Burnley 2-0 Arsenal
So that’s the Milk Cup over for another year – but I think the kids can once again be proud of their achievements. Last night we were undone by profligacy on a grand scale – Wenger counted six one-on-ones missed. Nicklas Pinkboots was guilty of two of those on a night he will want to file away discreetly. Other notable chances fell to – and were missed by – Mark Randall and Carlos Vela.
Burnley’s man mountain of a Danish goalkeeper deserves praise too. He managed to throw his 400-stone frame in front of anything and everything. It was an excellent team performance from the men in claret; despite Arsenal’s missed chances the best team won on the night.

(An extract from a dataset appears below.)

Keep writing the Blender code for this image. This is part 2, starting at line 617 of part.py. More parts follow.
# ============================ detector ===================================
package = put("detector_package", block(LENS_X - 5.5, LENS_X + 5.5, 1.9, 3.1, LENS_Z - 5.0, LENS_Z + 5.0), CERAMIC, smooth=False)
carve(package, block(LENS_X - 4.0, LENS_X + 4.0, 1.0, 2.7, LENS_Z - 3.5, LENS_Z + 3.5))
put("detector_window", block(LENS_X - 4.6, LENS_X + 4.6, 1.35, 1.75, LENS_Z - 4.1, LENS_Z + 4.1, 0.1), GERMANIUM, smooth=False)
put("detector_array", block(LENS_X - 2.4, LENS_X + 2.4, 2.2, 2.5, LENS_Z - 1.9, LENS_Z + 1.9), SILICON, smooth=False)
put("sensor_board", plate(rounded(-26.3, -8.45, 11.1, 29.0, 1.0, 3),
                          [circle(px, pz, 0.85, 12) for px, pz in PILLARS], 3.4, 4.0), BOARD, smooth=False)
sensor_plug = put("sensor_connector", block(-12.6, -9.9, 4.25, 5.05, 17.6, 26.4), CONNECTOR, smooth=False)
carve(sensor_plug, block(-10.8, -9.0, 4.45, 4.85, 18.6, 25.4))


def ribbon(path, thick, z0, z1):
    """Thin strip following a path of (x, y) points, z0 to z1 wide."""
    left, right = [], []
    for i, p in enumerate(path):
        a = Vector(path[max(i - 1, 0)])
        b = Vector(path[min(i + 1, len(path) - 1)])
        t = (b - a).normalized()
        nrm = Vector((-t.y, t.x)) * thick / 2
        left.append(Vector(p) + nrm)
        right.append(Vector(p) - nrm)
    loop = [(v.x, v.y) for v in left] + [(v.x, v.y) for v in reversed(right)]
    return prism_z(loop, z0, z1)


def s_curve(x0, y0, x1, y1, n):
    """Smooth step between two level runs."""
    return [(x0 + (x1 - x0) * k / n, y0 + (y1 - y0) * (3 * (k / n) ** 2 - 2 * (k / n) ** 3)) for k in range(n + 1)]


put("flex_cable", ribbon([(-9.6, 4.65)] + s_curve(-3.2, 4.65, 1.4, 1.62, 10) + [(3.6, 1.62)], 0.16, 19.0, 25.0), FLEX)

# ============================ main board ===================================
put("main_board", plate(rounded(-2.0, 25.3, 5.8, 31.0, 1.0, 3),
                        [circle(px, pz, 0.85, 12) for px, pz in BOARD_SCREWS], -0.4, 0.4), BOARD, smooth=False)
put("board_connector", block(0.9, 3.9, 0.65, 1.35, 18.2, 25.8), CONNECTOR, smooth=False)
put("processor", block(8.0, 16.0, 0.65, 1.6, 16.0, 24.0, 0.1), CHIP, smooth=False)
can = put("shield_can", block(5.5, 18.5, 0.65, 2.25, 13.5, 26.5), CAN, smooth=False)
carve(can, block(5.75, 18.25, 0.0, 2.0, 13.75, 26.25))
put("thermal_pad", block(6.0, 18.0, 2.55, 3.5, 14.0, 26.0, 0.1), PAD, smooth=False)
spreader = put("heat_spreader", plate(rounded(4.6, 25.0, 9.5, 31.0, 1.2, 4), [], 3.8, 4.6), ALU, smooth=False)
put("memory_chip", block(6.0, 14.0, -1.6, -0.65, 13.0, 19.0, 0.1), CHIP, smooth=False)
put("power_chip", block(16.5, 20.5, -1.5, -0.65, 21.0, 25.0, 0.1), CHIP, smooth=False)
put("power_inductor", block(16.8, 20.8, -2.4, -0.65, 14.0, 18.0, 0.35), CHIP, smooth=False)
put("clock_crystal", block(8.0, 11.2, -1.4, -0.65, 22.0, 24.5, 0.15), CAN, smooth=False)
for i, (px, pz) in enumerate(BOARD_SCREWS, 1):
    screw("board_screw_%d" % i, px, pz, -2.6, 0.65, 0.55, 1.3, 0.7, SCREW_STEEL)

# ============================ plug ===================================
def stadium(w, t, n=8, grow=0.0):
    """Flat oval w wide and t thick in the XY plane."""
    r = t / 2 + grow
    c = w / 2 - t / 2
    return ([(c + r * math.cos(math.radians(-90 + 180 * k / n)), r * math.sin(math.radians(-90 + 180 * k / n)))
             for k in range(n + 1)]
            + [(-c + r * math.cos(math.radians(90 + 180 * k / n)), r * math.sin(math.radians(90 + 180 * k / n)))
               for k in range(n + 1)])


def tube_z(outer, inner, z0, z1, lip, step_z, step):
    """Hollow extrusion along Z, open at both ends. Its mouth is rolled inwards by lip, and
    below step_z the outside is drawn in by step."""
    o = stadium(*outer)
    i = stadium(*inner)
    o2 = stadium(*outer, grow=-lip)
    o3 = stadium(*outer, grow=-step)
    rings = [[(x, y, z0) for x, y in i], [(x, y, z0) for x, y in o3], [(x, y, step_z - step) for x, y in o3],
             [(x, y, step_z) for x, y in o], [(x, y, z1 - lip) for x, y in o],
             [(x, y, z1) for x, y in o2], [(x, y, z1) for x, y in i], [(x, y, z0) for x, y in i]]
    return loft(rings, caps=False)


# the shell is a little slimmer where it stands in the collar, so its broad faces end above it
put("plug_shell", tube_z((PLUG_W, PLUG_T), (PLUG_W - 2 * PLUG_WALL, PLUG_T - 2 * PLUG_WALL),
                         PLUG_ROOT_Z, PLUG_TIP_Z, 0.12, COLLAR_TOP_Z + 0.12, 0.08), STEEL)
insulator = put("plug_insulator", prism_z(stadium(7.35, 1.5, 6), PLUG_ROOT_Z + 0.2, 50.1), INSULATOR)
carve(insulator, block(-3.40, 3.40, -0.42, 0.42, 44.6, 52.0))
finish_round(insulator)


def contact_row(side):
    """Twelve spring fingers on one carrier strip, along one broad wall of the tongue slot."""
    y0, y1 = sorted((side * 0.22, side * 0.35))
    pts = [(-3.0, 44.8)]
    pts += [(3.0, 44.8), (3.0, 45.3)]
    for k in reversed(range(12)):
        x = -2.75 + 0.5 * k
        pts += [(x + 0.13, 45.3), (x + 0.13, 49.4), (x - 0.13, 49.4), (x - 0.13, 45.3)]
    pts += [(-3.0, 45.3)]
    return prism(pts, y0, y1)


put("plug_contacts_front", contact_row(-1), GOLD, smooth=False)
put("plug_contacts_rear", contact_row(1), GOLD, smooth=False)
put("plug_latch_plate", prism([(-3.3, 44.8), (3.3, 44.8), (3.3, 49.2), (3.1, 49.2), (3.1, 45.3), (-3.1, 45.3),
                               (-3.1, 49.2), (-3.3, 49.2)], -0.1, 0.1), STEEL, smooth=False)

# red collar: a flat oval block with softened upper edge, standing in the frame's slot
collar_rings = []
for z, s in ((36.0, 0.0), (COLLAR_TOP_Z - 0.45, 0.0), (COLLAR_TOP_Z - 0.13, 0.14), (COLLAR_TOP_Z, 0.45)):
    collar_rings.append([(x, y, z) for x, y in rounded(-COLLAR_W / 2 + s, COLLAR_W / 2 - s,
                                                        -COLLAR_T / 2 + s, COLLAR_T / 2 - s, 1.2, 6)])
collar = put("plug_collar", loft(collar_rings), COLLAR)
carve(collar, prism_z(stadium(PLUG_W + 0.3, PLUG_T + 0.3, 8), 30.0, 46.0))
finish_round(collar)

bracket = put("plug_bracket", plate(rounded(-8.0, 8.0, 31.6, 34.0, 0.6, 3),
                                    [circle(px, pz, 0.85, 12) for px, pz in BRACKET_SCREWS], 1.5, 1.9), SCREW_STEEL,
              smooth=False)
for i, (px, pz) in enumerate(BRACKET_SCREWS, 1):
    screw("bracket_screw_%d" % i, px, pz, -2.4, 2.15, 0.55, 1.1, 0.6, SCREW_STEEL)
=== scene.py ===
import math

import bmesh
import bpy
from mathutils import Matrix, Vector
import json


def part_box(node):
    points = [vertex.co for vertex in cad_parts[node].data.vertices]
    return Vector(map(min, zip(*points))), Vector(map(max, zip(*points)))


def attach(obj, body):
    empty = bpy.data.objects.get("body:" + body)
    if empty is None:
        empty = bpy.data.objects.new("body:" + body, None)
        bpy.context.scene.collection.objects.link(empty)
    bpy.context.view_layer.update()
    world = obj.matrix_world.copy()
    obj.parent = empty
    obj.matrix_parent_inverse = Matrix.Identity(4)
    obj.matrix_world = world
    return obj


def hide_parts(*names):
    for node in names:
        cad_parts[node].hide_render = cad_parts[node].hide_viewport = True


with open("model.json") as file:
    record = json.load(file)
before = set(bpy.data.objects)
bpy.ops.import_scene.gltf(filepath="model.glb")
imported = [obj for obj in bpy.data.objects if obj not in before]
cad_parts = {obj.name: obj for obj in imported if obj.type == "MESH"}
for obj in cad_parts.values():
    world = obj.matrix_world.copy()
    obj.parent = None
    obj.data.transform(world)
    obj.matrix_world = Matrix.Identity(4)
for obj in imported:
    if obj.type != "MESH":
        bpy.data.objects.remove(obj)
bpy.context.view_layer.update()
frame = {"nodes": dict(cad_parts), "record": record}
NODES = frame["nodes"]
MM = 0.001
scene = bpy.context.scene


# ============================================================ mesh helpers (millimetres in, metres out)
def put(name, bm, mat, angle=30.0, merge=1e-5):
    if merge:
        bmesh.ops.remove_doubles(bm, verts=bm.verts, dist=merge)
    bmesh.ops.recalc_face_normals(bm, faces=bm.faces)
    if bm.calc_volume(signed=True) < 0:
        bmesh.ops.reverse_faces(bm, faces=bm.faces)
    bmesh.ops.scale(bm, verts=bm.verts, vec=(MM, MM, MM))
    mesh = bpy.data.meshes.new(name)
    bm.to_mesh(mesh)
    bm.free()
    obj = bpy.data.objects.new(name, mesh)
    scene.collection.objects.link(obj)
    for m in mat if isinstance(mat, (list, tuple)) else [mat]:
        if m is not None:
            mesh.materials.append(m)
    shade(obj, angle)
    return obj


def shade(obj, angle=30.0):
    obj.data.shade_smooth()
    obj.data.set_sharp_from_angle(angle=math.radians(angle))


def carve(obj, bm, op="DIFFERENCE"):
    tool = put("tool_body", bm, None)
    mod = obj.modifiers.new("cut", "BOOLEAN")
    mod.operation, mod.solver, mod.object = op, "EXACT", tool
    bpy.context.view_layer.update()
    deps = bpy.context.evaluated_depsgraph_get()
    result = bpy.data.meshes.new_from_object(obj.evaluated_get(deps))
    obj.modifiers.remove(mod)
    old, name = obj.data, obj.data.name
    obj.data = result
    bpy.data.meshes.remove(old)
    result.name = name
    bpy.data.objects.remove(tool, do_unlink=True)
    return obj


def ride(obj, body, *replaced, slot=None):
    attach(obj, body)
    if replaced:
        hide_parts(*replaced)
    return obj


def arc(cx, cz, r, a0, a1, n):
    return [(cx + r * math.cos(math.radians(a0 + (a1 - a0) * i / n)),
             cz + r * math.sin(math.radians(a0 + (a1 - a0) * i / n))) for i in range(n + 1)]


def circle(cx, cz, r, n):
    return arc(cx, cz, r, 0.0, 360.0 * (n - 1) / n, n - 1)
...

Wenger mixed praise with criticism afterwards.
“We had six one-on-ones with the keeper and we didn’t score… We were a bit fragile at the back as well, but overall we had plenty of chances. When you do that against teams in the quarter-final of the cup, if you have six one-on-ones with the keeper and do not score, you have to question the qualification and that is what happened tonight.

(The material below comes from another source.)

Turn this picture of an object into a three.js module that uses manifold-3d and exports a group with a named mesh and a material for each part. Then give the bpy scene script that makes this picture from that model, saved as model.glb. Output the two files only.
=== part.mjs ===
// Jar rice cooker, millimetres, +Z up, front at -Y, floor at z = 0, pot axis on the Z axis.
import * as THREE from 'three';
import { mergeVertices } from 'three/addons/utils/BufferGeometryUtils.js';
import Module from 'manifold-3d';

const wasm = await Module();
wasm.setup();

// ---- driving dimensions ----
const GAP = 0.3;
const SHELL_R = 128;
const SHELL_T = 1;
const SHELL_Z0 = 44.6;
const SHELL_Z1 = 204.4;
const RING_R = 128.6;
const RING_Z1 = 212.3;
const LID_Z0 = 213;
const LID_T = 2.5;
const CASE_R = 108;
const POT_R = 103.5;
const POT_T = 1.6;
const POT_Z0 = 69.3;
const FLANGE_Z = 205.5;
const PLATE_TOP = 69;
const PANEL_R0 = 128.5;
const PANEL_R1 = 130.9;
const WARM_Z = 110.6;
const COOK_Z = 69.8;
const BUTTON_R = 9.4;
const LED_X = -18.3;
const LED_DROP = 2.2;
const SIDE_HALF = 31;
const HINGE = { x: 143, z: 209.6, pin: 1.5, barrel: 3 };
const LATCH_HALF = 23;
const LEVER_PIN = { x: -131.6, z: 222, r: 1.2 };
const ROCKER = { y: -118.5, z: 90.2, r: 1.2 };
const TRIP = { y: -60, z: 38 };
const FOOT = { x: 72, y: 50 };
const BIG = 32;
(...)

You praise the goalkeeper and question the strikers.We had the potential to go through and we lost tonight against the least difficult team of the three we played. That is what young players learn. In football it is efficiency and focus from the first minute on and when you don’t have the right focus you pay for it. They have a lot to learn many of them. The potential is there, and even tonight away from home they didn’t hide, they tried to play and we had plenty of chances.”

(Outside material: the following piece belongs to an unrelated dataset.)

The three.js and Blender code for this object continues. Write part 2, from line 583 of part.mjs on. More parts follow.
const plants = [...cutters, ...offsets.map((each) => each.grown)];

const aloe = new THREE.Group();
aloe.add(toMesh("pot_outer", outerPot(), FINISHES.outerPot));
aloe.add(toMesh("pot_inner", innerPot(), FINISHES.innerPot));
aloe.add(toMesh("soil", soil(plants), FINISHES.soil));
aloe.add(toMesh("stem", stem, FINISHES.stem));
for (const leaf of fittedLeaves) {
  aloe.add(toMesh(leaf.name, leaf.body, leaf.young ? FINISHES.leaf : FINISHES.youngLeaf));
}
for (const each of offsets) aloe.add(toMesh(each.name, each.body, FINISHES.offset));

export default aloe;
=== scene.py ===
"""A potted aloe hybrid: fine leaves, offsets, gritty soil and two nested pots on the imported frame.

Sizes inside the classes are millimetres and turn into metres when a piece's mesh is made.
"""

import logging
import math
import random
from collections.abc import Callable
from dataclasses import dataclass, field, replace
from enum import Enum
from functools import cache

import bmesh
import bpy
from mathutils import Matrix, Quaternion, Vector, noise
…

I think most of them acquitted themselves well, but it’s clear that some of them are some distance from making Arsenal’s first team. And of course, some won’t make it at all.
But that’s what this competition is all about for us: giving experience to our younger players that they would otherwise not get. And it works too – a lot of players have made it through (Fabregas, Denilson etc) and some of last night’s young team are already first team squad members (Wilshere, Ramsey, Bendtner, Fabianski, Hoyte).
Hard to argue with the benefits of Wenger’s policy, isn’t it?